Sin embargo, más allá de la polémica y el escándalo mediático que los mismos medios han hecho de su crisis, en el fondo existen otros fenómenos que se producen en el tema de la comunicación. En tiempos de cambio, este sensible sector también puede sufrir variaciones importantes que asustan a los grupos mediáticos de poder y que entusiasman a los pueblos, ávidos de participación democrática en la vida del país. Se ha puesto en debate la legitimidad de la concentración de propiedad de los medios en ciertos grupos, específicamente en cuanto tiene que ver con las frecuencias del espacio radioeléctrico, en el que el Estado quiere un espacio, así como la legitimidad del monopolio que los medios impresos tradicionales tienen en el tratamiento de la información, el análisis y la opinión, frente a la posibilidad de que diarios como El Telégrafo entren en escena con lineamientos diferentes.

Se ha hablado en más de una ocasión, por parte de la Secretaría de Comunicación de la Presidencia, de la necesidad de fortalecer y apoyar a los medios alternativos (en función de democratizar la comunicación), lo cual asusta a los actuales propietarios de la información y la opinión.
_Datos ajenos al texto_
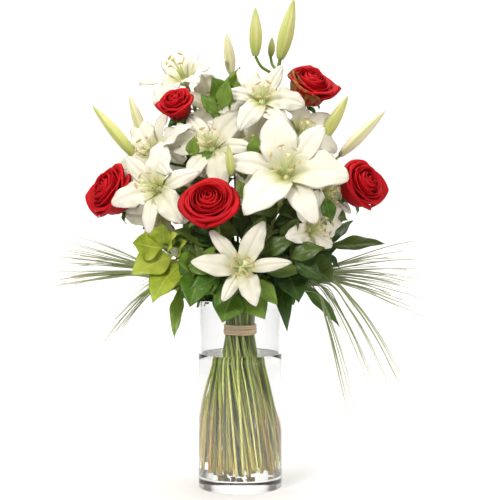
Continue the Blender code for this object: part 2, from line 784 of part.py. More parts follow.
def stem_routes():
    """Each stem's radius and its way out of the tie, in the order that they are bound."""
    routes = {}
    for head in list(LILIES.values()) + list(BUDS.values()):
        if head.share == 1:
            base, axis = head_place(head)
            routes[head.stem] = Route(LILY_STEM, base - axis * GAP, axis, 0.09, 0.05)
    for name, rose in ROSES.items():
        axis = Vector(rose.axis).normalized()
        stem = name.replace("rose", "rose_stem")
        routes[stem] = Route(ROSE_STEM, rose_base(rose) - axis * GAP, axis, 0.09, 0.05)
    for name, sprig in SPRIGS.items():
        direction = Vector(sprig.direction).normalized()
        routes[name] = Route(SPRIG_STEM, Vector(sprig.end), direction, sprig.lift, 0.03)
    for name, grass in GRASSES.items():
        direction = Vector(grass.direction).normalized()
        routes[name] = Route(GRASS_SHEATH, Vector(grass.end), direction, 0.06, 0.02)
    return routes


def taper(route, path):
    """A stem's radii from its foot to its top, a quarter thinner at the top."""
    last = len(path) - 1
    return [route.radius * (1 - TOP_TAPER * k / last) for k in range(len(path))]


def build_vase(routes, places, paths):
    """The vase, its water round the stems, and the tie above them."""
    glass = finish("clear_glass", (0.93, 0.95, 0.94), 0.03, transmission=1.0)
    water = finish("water", (0.90, 0.95, 0.94), 0.02, transmission=1.0)
    raffia = finish("raffia", (0.55, 0.40, 0.22), 0.75)
    make_vase(glass)
    make_water([(routes[name].radius, path) for name, path in paths.items()], water)
    make_tie(max(places[name].length + route.radius for name, route in routes.items()), raffia)


def build_flowers():
    """Lilies with their pistils, lily buds and roses."""
    white = finish("lily_white", (0.92, 0.90, 0.84), 0.45)
    style = finish("lily_style", (0.55, 0.60, 0.30), 0.45)
    bud_green = finish("lily_bud", (0.58, 0.60, 0.26), 0.45)
    red = finish("rose_red", (0.42, 0.012, 0.018), 0.5)
    for name, lily in LILIES.items():
        make_lily(name, lily, white)
        make_pistil(name + "_pistil", lily, style)
    for name, bud in BUDS.items():
        make_bud(name, bud, bud_green)
    for name, rose in ROSES.items():
        make_rose(name, rose, red)


def build_greenery(routes, paths):
    """Lily stems, rose stems, leafy sprigs and bear grass."""
    stem_green = finish("stem_green", (0.20, 0.28, 0.06), 0.5)
    grass_green = finish("grass_green", (0.22, 0.27, 0.10), 0.5)
    shades = {
        "light": finish("leaf_light", (0.28, 0.36, 0.05), 0.45),
        "mid": finish("leaf_mid", (0.08, 0.17, 0.02), 0.4),
        "dark": finish("leaf_dark", (0.04, 0.09, 0.015), 0.4),
    }
    radii = {name: taper(route, paths[name]) for name, route in routes.items()}
    for name, leaves in LILY_LEAVES.items():
        axis = routes[name].direction
        make_plant(name, paths[name], radii[name], axis, stalks_of(name), leaves, stem_green)
    for rose_name, rose in ROSES.items():
        name = rose_name.replace("rose", "rose_stem")
        cupped = radii[name][:-1] + [ROSE_CUP]
        make_plant(name, paths[name], cupped, routes[name].direction, (), rose.leaves, stem_green)
    for name, sprig in SPRIGS.items():
        make_plant(name, paths[name], radii[name], None, (), sprig.leaves, shades[sprig.shade])
    for name, grass in GRASSES.items():
        make_grass(name, paths[name], radii[name], grass, grass_green)


def build():
    clear_scene()
    routes = stem_routes()
    places = pack_stems(routes)
    paths = {}
    for index, (name, route) in enumerate(routes.items()):
        foot = FLOOR + FOOT_CLEARANCE + FOOT_STEP * (index * 5 % 7)
        paths[name] = whole_stem(places[name], foot, route)
    build_vase(routes, places, paths)
    build_flowers()
    build_greenery(routes, paths)


build()
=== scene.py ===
# %% [markdown]
# # Lilies and roses in a glass vase
# A hand-tied bouquet: big white lilies, lily buds, red roses, mixed leaves and long fine grass.
# The stems cross in a spiral, a raffia tie holds them, and a straight glass vase holds the water.
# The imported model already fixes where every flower, leaf tip and stem goes. So this lesson reads
# those places from the model's own meshes and dresses each one in finer geometry and materials.

# %% Load the frame
import json
import math
import random

import bmesh
import bpy
from mathutils import Matrix, Vector, noise


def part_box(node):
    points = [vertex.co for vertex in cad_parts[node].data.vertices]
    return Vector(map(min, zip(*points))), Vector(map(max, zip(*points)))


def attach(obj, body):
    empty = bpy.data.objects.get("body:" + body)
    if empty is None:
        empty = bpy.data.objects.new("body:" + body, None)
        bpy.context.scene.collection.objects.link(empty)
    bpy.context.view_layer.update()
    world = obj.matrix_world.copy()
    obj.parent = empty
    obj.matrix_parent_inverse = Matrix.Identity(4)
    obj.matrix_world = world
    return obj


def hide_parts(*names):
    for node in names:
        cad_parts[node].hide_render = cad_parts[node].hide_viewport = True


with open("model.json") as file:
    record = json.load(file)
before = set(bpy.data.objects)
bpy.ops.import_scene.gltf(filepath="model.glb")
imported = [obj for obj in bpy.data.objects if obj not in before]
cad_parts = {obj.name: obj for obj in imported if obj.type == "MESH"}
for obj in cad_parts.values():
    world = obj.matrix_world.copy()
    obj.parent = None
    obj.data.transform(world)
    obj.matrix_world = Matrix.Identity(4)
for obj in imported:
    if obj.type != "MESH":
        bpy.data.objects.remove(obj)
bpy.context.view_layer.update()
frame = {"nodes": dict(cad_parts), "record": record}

UP = Vector((0, 0, 1))
BODY = "root"
node_names = sorted(frame["nodes"])

# %% [markdown]
# ## Reading limbs from a mesh
# A plant in the model is one solid: a six-sided stem with stalks and leaves joined on. Its shape
# could be described a second time with a list of numbers, but then two lists have to agree.
# Reading is safer. Each stem, leaf and blade was made from rings with a fixed number of corners,
# so from a tip or a cut end one can walk the mesh ring by ring, like peeling a leek, until the
# number of corners changes where the limb joins its neighbour.

# %% Walk rings from an end
def welded(node):
    """An editable copy of a node's mesh with its split corners joined again."""
    builder = bmesh.new()
    builder.from_mesh(frame["nodes"][node].data)
    bmesh.ops.remove_doubles(builder, verts=builder.verts, dist=2e-5)
    return builder


def middle(points):
    """The mean of some places or corners."""
    points = [getattr(point, "co", point) for point in points]
    return sum(points, Vector()) / len(points)


def in_order(corners):
    """Corners by their place. A set has no fixed order, and sums in another order round differently."""
    return sorted(corners, key=lambda corner: tuple(corner.co))


def peel(start, sides):
    """Rings from an end inwards, for as long as each one has the same number of corners."""
    rings, seen, ring = [], set(start), set(start)
    while True:
        ring = {edge.other_vert(corner) for corner in ring for edge in corner.link_edges} - seen
        if len(ring) != sides:
            return rings
        rings.append(in_order(ring))
        seen |= ring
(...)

La comunicación es en la actualidad un escenario de disputa, de confrontación política entre el poder oligárquico y las fuerzas del cambio. Esto es un hecho que, sin embargo, no puede ocultar una realidad: las armas argumentativas, legales y políticas que se puedan usar contra ese poder, si no son controladas y bien pensadas, pueden convertirse en un bumerang que hace daño (como la expulsión de Emilio Palacio –editor de opinión de diario El Universo- del programa semanal de radio del Presidente). Los medios, pese al golpe que han sufrido en su credibilidad, aún se cubren del manto de representación de una opinión pública “muy sensible”, que puede ver en acciones intolerantes y autoritarias, muestras peligrosas del ejercicio del poder.